5. Face the nation. Can’t cut back your copays? Maybe it’s time to look into your state’s AIDS Drug Assistance Program (ADAP), which may cover your HIV and other meds even if you already have a plan (Call AIDS Treatment Data Network at 212.260.8868 for your state’s ADAP number, or look it up at www.atdn.org/access/states). Some states also cover pricey supplements like Juven that HMOs usually don’t. Self-employed or soon unemployed? See if you live in one of the 37 states whose ADAPs include a HIP (Health Insurance Program) to pay those mad monthly premiums on your COBRA or private plan.

Unlike Medicaid, ADAP doesn’t demand near-poverty, but your income must still fall below a certain level, which varies from state to state, as do ADAP formularies and other specifics -- and keep in mind that, at POZ presstime, 12 states had ADAP waiting lists!

And cheer up, Chad. Eddie Meraz, a benefits specialist at the San Francisco AIDS Foundation, says that a tax expert can often help you work it out so your taxable income qualifies you for ADAP next year. (All it may take is a tax-deductible donation -- perhaps to the very ASO that’s giving you all that free counsel in the first place.) ADAP can also be a godsend to the self-employed. Take Jim Pickett, 36, a Chicago freelance writer who claims just enough deductions on his earnings to meet Illinois’ roughly $35,000 ADAP income cutoff. But unless you’re a tax wiz, make sure you have a good accountant to work this numbers magic. Your job? Easy: Save every receipt!

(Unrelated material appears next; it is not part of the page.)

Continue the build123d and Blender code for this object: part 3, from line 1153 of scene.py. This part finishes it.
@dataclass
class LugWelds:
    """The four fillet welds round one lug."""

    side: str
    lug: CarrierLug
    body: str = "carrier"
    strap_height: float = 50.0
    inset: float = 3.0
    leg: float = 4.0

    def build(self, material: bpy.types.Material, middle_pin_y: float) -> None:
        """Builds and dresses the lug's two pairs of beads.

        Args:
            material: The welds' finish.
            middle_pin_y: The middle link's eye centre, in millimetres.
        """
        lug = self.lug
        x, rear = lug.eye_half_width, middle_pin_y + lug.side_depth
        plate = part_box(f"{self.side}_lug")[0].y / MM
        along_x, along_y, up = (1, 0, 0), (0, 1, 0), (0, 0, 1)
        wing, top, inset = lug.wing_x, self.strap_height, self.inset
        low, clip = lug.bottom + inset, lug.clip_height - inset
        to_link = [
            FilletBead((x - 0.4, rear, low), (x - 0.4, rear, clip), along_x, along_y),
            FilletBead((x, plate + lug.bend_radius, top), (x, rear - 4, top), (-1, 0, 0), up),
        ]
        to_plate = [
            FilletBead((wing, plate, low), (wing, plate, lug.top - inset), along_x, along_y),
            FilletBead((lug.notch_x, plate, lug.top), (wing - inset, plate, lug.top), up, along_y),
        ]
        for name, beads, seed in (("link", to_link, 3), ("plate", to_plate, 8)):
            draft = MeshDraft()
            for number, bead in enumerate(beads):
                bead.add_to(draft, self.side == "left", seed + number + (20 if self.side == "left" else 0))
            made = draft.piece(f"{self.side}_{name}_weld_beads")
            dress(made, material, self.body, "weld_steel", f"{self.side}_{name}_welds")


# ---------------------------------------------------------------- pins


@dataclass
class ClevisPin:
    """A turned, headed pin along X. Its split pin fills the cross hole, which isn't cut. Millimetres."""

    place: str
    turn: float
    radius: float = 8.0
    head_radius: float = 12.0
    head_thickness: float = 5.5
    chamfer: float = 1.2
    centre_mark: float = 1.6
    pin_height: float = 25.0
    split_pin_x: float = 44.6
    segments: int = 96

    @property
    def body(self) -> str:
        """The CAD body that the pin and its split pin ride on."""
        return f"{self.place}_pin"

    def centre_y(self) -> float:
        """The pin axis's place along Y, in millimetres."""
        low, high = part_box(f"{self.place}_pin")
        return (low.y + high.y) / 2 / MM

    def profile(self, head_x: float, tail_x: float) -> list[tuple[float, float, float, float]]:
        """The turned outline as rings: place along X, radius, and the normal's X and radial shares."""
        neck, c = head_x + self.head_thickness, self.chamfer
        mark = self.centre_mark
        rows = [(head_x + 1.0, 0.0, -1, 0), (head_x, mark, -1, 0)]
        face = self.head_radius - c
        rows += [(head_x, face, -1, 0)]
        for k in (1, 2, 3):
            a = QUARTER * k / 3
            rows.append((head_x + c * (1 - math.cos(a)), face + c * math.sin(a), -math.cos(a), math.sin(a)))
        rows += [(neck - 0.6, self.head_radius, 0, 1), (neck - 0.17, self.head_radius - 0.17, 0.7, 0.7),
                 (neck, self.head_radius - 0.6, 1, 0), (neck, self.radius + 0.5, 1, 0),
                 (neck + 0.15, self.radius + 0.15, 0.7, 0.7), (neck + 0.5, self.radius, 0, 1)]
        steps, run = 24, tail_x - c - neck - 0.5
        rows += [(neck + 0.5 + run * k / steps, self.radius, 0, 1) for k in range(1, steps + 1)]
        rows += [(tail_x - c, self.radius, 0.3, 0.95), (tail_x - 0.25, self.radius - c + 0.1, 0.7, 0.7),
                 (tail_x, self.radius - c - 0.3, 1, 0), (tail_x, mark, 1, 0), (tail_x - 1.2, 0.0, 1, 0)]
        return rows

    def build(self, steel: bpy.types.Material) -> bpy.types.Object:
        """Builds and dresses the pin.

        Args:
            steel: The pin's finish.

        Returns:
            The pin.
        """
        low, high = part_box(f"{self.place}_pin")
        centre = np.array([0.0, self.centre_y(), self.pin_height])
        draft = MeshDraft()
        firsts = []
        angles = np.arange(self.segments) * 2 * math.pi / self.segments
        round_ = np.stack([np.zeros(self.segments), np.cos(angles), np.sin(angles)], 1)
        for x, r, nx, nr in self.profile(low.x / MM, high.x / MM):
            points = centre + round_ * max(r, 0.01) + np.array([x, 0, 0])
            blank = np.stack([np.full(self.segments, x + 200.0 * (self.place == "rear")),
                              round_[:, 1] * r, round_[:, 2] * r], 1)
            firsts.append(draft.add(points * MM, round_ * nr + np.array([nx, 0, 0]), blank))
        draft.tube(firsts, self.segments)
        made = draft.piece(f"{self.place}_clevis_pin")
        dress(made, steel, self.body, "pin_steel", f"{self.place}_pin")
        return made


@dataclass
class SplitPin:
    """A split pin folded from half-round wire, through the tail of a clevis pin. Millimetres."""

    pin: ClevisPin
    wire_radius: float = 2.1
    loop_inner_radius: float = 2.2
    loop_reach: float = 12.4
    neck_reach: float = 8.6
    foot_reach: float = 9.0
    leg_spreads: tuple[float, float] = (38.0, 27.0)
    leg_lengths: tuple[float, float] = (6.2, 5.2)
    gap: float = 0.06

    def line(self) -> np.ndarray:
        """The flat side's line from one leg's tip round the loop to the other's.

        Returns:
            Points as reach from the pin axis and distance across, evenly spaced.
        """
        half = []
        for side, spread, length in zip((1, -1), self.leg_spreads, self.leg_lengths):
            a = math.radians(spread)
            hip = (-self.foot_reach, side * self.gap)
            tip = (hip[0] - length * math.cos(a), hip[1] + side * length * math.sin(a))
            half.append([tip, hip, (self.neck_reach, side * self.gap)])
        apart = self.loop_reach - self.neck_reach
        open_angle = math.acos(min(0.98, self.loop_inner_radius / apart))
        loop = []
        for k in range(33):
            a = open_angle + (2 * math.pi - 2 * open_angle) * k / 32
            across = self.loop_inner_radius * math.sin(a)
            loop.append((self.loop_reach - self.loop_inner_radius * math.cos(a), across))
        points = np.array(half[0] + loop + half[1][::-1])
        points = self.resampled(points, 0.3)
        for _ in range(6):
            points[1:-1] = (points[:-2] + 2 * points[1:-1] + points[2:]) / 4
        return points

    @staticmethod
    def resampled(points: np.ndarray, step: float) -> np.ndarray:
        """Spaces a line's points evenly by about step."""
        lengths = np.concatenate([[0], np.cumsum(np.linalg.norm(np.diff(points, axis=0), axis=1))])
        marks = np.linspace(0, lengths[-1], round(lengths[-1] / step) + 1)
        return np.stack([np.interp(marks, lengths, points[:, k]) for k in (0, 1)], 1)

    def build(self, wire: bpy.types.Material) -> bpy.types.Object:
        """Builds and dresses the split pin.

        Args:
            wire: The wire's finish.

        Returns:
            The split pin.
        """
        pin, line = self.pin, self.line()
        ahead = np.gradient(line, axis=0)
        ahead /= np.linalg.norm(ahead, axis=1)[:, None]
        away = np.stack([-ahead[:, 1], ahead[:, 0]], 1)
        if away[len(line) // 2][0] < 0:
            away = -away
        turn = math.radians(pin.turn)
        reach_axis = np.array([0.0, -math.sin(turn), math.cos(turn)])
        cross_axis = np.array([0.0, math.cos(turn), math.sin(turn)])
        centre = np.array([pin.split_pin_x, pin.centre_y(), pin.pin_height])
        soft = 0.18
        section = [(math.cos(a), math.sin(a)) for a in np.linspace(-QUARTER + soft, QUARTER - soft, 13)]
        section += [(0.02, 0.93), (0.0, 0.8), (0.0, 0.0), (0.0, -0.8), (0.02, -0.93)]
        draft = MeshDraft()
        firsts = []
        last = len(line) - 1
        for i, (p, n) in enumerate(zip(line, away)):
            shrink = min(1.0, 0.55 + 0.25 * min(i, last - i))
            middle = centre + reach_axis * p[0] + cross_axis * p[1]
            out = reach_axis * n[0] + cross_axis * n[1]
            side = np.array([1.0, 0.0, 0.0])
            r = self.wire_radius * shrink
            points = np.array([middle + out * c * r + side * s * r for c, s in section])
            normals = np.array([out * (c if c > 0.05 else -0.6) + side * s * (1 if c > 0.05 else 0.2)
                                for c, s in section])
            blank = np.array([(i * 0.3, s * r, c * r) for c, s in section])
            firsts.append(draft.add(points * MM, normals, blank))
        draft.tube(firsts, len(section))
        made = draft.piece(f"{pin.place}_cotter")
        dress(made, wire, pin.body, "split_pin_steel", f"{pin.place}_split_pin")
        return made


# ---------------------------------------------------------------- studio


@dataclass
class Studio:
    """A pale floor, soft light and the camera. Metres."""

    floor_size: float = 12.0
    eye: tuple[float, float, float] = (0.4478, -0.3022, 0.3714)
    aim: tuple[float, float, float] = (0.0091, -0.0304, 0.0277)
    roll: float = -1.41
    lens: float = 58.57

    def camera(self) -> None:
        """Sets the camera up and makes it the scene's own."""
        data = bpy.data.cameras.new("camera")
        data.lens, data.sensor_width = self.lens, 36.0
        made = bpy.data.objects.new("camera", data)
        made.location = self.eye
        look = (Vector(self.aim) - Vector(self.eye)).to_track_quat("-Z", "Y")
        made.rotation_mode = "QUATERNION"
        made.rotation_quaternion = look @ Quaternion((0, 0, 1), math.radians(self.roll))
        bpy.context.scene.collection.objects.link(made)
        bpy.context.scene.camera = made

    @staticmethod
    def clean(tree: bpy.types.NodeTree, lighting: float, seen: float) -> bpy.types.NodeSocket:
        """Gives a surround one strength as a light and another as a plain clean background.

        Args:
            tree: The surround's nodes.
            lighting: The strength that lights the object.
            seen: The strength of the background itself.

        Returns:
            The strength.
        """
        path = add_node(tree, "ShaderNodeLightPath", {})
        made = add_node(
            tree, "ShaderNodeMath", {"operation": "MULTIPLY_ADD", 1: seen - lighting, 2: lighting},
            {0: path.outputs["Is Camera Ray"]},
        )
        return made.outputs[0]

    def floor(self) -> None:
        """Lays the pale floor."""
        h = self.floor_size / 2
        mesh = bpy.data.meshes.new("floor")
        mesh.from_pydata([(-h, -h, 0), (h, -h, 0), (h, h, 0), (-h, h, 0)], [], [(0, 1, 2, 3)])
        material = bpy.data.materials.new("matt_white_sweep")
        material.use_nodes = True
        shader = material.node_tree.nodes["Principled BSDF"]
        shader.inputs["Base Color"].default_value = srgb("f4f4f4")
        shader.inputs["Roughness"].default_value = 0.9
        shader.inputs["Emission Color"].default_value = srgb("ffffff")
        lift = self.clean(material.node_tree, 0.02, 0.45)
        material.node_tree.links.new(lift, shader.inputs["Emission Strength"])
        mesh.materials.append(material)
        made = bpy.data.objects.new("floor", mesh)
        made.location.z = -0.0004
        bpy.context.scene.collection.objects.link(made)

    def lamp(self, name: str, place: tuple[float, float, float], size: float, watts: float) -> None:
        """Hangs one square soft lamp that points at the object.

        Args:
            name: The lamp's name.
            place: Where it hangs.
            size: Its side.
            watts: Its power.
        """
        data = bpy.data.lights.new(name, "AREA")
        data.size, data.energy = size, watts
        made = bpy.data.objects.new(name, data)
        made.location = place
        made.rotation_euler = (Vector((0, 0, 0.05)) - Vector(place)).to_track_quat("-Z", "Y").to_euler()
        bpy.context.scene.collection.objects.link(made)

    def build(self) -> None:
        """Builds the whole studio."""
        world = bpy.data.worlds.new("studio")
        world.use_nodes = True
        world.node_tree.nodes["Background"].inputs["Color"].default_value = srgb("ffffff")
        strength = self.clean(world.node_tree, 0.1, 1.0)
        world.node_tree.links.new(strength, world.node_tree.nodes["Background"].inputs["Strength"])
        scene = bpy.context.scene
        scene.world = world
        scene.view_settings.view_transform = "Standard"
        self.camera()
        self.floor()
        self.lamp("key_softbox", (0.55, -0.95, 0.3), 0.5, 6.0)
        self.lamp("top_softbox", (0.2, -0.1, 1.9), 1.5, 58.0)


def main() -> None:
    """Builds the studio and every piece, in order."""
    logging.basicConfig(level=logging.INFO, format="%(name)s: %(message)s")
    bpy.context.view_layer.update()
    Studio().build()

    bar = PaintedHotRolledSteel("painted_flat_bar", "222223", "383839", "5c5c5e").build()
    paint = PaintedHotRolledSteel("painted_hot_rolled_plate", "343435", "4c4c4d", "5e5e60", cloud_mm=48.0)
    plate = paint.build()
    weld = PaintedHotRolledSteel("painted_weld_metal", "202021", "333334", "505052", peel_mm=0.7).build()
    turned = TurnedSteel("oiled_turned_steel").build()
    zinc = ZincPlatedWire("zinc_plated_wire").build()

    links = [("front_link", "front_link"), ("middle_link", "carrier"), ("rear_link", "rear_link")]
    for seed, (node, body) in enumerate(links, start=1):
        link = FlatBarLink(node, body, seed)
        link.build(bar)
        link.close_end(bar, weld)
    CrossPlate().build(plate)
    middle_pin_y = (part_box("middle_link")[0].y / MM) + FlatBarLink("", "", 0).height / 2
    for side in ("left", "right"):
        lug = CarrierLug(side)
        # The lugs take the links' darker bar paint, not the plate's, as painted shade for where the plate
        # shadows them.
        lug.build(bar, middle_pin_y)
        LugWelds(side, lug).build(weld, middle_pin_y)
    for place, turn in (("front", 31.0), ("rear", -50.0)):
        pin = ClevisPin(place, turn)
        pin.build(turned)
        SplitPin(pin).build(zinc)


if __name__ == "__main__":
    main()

OUT OF POCKET, OUT OF CONTROL

Do your monthly copays leave you shrieking “Mo’ Pay? No way!”? In no time at all, these three trusty tips will turn your big payouts into bigger paydays. POZ promises!

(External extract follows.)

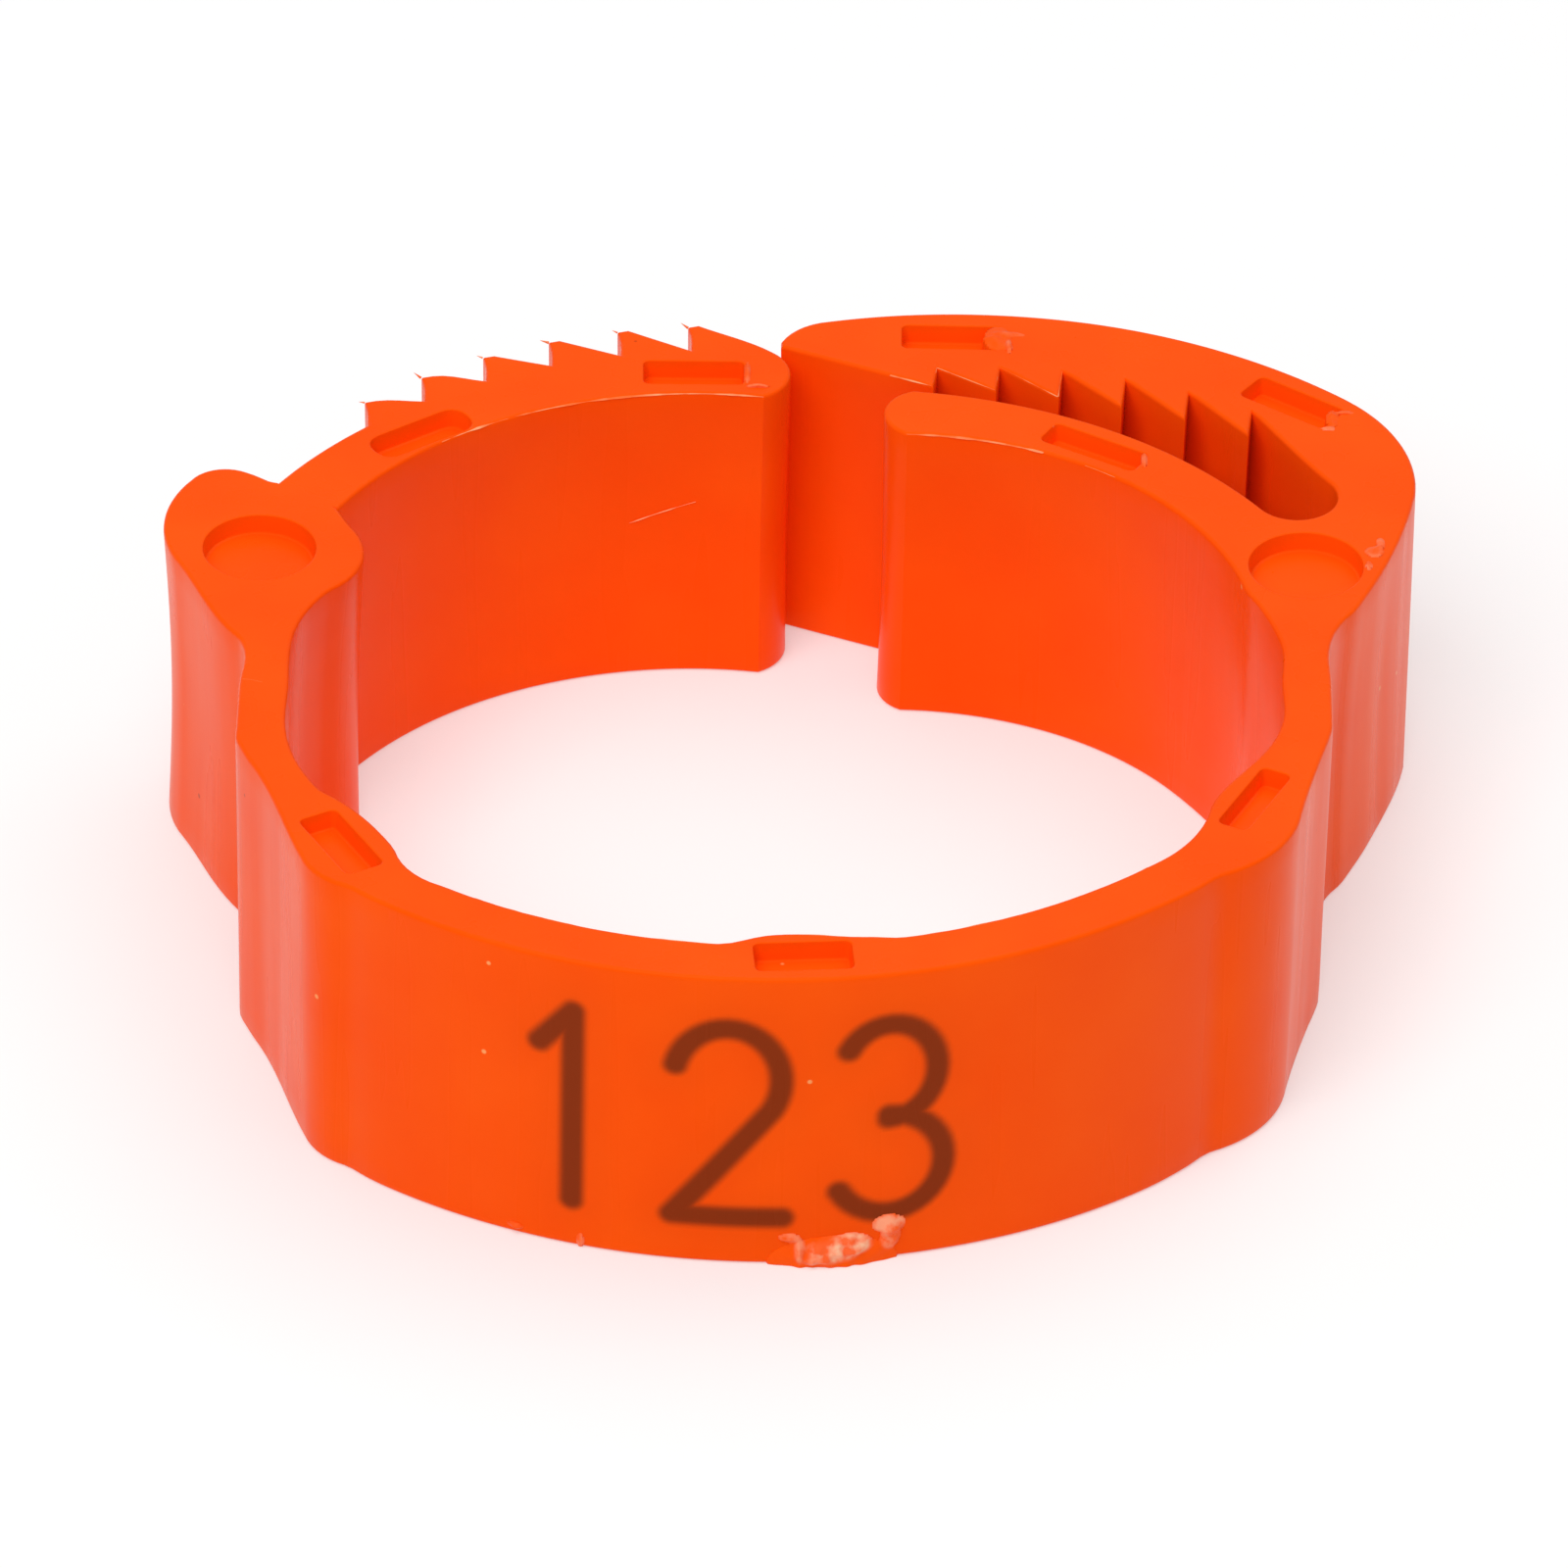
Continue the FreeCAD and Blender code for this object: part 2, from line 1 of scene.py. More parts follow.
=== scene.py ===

1. Come clean about copays. Let your doctor know about the bite they take out of your income. “So many people are afraid to say, ’I can’t afford these things,’” says GMHC’s Howard Schwartz. "The doctor might say, ’Look, you really don’t need this seventh medication.’" Do your part by rethinking how much you pay for noncovered supplements. Says Bay Area HIV-pro Mary Romeyn, MD, “The difference between $120 a month in boutique vitamins and $22 a month in mass-produced ones, while real, is probably less than $100.”

2. Beg pharma for freebies. Drug companies often provide meds free to the verylow-income through “patient-assistant programs” (PAP) -- good to checkout as a last resort should you not be able to get HIV and other essential therapies through some mix of private and public plans. But PAPs also provide drugs as relatively “frivolous” as the antibalding wonder Propecia. For a complete list of PAPs, click on the Pharmaceutical Research and Manufacturers of America’s www.phrma.org, or call 202.835.3400. 

3. Get mad! Get even! As long as health-care costs keep spiraling out of control, so will “cost sharing” -- the insurance industry’s euphemism for shoveling high costs onto you by way of premiums and copays. So if you’ve exhausted all cost-cutting tricks andstill feel the crunch, the only satisfaction left is to lobby your state and federal reps for an overhaul of the whole U.S.health-care system. Check out the health-care reform group www.familiesusa.org for info on whom and how to push.